- Exercise prompt
Using the data below, copy every line that contains the word "code".

- Input for this task
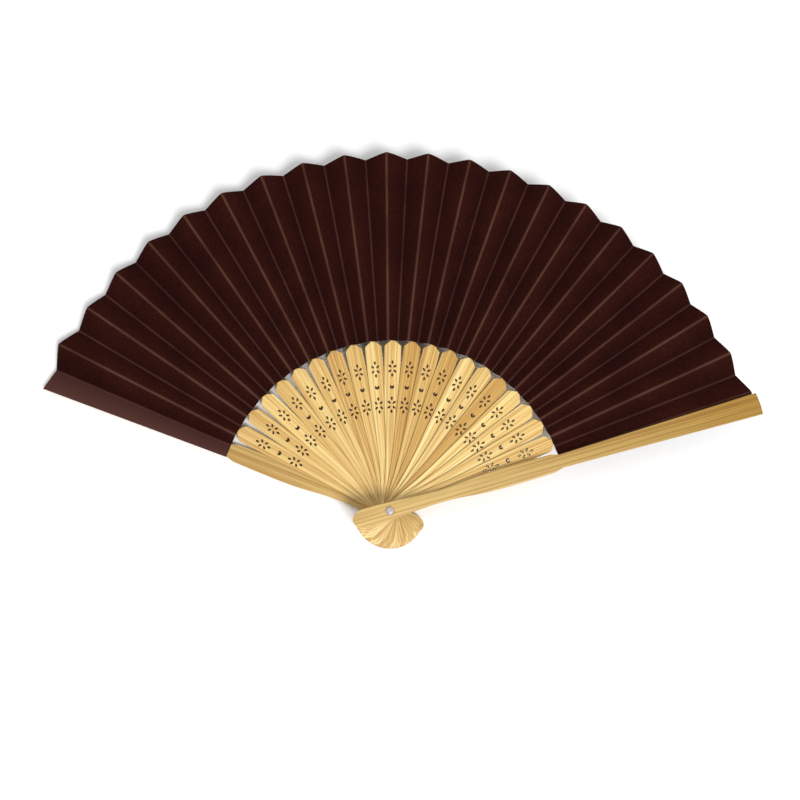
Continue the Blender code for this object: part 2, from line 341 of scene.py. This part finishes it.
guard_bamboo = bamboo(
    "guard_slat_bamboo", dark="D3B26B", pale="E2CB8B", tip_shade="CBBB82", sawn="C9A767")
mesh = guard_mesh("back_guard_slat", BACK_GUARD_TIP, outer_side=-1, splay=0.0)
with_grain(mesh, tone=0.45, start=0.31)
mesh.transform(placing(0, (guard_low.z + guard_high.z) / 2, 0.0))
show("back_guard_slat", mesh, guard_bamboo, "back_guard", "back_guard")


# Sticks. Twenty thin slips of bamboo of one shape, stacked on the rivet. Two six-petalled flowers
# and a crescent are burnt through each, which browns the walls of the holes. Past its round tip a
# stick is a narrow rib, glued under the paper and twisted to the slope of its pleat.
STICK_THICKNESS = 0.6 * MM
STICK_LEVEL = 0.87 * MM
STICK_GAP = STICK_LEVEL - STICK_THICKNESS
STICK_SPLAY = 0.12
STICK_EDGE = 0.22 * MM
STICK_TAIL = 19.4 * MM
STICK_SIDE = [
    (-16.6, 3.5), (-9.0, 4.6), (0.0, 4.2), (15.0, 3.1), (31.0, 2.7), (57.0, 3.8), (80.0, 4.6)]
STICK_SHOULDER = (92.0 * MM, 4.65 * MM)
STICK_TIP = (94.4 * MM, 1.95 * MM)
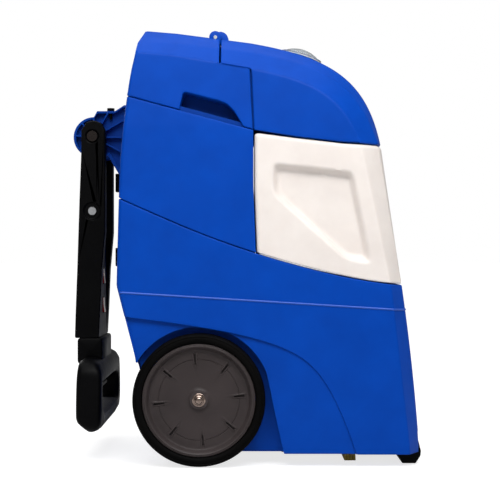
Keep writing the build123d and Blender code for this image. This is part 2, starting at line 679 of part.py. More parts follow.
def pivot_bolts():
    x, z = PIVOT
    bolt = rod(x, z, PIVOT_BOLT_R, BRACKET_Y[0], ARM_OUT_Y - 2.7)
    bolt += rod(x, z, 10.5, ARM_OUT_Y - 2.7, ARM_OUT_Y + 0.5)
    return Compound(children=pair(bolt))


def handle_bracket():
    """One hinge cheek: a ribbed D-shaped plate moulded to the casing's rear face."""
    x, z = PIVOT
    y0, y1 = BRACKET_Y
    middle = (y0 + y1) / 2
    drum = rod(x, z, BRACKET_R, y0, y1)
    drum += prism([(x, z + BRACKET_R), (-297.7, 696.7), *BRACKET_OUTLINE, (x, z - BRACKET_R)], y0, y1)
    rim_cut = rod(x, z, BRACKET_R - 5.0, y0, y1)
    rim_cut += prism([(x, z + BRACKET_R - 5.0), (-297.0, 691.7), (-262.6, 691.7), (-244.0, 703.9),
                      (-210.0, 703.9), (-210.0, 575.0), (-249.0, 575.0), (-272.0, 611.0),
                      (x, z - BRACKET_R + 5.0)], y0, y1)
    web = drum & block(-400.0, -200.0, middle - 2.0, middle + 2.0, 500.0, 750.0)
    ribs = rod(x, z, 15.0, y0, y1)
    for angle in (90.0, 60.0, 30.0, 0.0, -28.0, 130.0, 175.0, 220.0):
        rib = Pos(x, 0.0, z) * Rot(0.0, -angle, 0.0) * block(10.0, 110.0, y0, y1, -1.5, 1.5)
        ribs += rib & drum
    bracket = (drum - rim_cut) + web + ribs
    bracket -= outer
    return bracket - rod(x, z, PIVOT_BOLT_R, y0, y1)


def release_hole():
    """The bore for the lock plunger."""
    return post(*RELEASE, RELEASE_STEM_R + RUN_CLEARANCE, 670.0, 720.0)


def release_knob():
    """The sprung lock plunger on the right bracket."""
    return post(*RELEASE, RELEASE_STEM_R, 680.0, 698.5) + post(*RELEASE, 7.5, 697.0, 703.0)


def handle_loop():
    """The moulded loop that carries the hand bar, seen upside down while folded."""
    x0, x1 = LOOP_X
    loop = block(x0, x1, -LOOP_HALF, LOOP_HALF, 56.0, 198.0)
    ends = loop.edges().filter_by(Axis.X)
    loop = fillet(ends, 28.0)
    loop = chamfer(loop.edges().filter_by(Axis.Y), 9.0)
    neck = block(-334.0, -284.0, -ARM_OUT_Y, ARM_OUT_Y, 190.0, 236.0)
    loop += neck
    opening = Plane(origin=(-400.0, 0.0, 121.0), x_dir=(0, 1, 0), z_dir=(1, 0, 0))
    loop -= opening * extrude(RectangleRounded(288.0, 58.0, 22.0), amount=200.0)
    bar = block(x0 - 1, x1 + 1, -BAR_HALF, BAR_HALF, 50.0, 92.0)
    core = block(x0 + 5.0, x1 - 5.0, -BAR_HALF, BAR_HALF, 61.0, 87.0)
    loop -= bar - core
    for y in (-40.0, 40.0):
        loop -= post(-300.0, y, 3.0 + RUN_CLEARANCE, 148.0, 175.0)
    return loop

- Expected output
Continue the Blender code for this object: part 2, from line 341 of scene.py. This part finishes it.
Keep writing the build123d and Blender code for this image. This is part 2, starting at line 679 of part.py. More parts follow.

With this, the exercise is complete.